Did I really sense all of this watching a film like No Country? Not immediately—I had to think about it and that is the beauty of Art and the lens it provides for us to see our world differently. At times Art can make us uncomfortable or it can give us a fresh glimpse of old surroundings—the familiar seen in a new light. Besides The Passion (criticized for its brutality), Christian films (and by that I mean films designed to entertain Christians) have never hit me as hard as No Country…not nearly as hard.

With no defined character arc across the sky, obstacles left as ragged outcroppings and no sunset of resolution on the horizon…I felt strangely satisfied in this new land. The film had pushed deep into emotional terrain long guarded and not easily given up. Tim and I raised the white flag as we left the theater…and I turned back and the old man hadn’t moved.

Darren Jacobs
(Darren blogs at


Caridad said...
This comment has been removed by the author.
Caridad said...

I'm glad you wrote about this movie. It definitely scared the crap out of me and I think Javier Bardem has made the list of top movie villains of all time.
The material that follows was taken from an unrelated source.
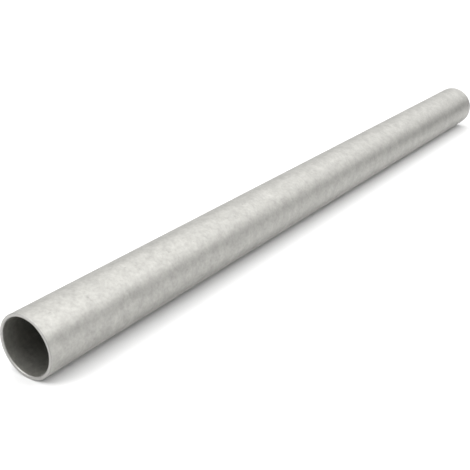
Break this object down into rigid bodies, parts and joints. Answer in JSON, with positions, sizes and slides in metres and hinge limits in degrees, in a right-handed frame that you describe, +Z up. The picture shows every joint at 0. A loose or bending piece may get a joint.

I'm glad you found a way to see it through Christian eyes that didn't lead you to avoiding secular movies. It was a difficult story to watch, but it was certainly evidence of a broken world and it was portrayed masterfully. We don't always get to see justice or an ending that makes sense.

I'd like to give a shout-out to Cormac McCarthy, who wrote the book the screenplay was based on (I gotta love anyone who names a character Ed Tom Bell), and to the Coen bros for letting a suspense/thriller movie be literary at times.